_Written task:_ Write out the whole listing, matching it exactly.

_Recorded data:_
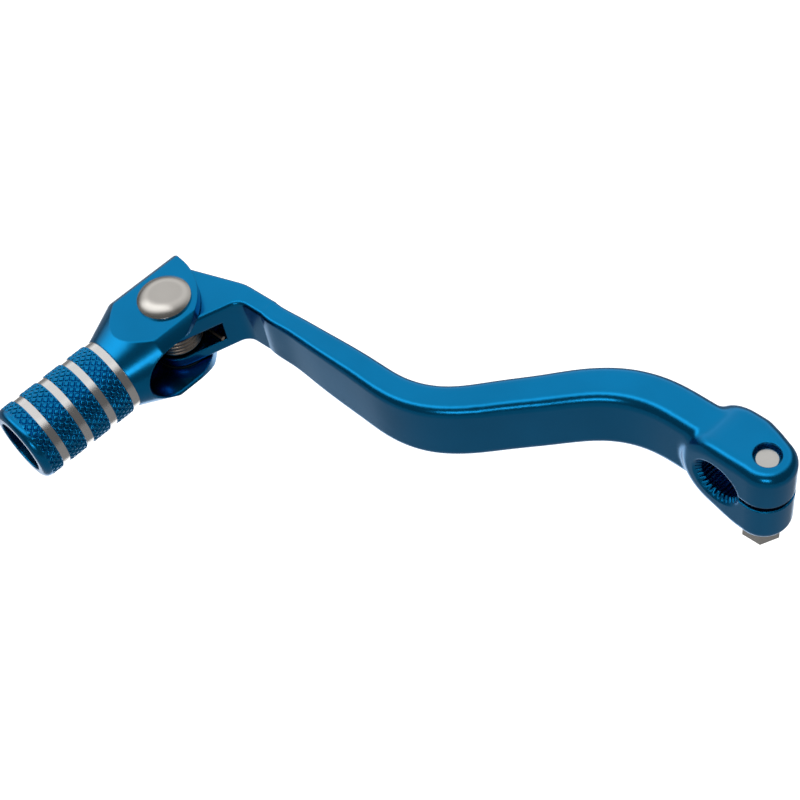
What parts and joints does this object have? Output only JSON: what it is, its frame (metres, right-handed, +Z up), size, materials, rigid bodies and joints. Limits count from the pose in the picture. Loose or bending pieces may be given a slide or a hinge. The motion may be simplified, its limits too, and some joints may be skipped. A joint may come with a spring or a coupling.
{
  "type": "motorcycle gear shift lever",
  "caption": "Cranked motorcycle gear shift lever with a splined clamp hub, pinch bolt and spring-loaded folding knurled toe peg.",
  "frame": {"origin": "on the axis of the splined bore, level along that axis with the pinch bolt", "axes": "+X forward from the shift shaft to the toe peg, +Y outboard along the shift shaft and the toe peg, +Z up along the folding pivot"},
  "size_m": [0.149, 0.1136, 0.0315],
  "materials": {
    "anodised_arm": "blue anodised, satin gloss",
    "anodised_peg": "blue anodised, with bare turned rings and knurled bands",
    "zinc_steel": "zinc plated",
    "bright_steel": "fine turned, nickel bright",
    "bronze": "plain sintered",
    "washer_plastic": "matt black",
    "spring_steel": "drawn wire, lightly oiled"
  },
  "bodies": {
    "arm": {"lever_arm": "anodised_arm", "pinch_bolt": "zinc_steel", "pivot_bush": "bronze", "thrust_washer_upper": "washer_plastic", "thrust_washer_lower": "washer_plastic", "torsion_spring": "spring_steel"},
    "toe": {"toe_peg": "anodised_peg", "pivot_pin": "bright_steel", "pivot_screw": "bright_steel"}
  },
  "joints": [
    {"name": "toe_fold", "type": "hinge", "parent": "arm", "child": "toe", "pos_m": [0.121, 0.0595, 0], "axis": [0, 0, 1], "range_deg": [0, 85], "stiffness_Nm_per_rad": 0.1, "springref_deg": -60.16, "deforming": ["torsion_spring"]}
  ]
}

_Solution to the exercise:_
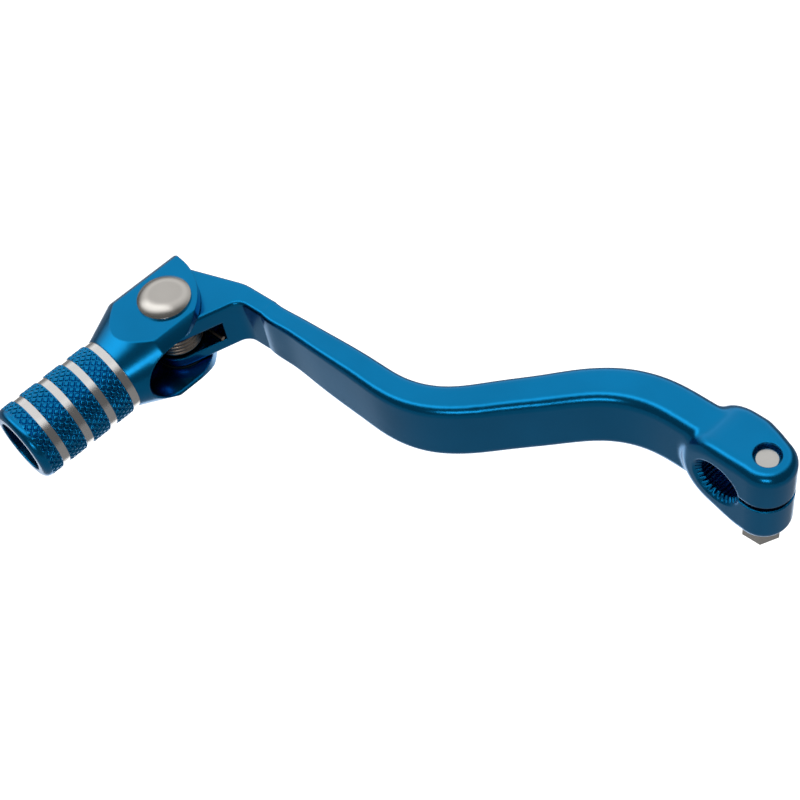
What parts and joints does this object have? Output only JSON: what it is, its frame (metres, right-handed, +Z up), size, materials, rigid bodies and joints. Limits count from the pose in the picture. Loose or bending pieces may be given a slide or a hinge. The motion may be simplified, its limits too, and some joints may be skipped. A joint may come with a spring or a coupling.
{
  "type": "motorcycle gear shift lever",
  "caption": "Cranked motorcycle gear shift lever with a splined clamp hub, pinch bolt and spring-loaded folding knurled toe peg.",
  "frame": {"origin": "on the axis of the splined bore, level along that axis with the pinch bolt", "axes": "+X forward from the shift shaft to the toe peg, +Y outboard along the shift shaft and the toe peg, +Z up along the folding pivot"},
  "size_m": [0.149, 0.1136, 0.0315],
  "materials": {
    "anodised_arm": "blue anodised, satin gloss",
    "anodised_peg": "blue anodised, with bare turned rings and knurled bands",
    "zinc_steel": "zinc plated",
    "bright_steel": "fine turned, nickel bright",
    "bronze": "plain sintered",
    "washer_plastic": "matt black",
    "spring_steel": "drawn wire, lightly oiled"
  },
  "bodies": {
    "arm": {"lever_arm": "anodised_arm", "pinch_bolt": "zinc_steel", "pivot_bush": "bronze", "thrust_washer_upper": "washer_plastic", "thrust_washer_lower": "washer_plastic", "torsion_spring": "spring_steel"},
    "toe": {"toe_peg": "anodised_peg", "pivot_pin": "bright_steel", "pivot_screw": "bright_steel"}
  },
  "joints": [
    {"name": "toe_fold", "type": "hinge", "parent": "arm", "child": "toe", "pos_m": [0.121, 0.0595, 0], "axis": [0, 0, 1], "range_deg": [0, 85], "stiffness_Nm_per_rad": 0.1, "springref_deg": -60.16, "deforming": ["torsion_spring"]}
  ]
}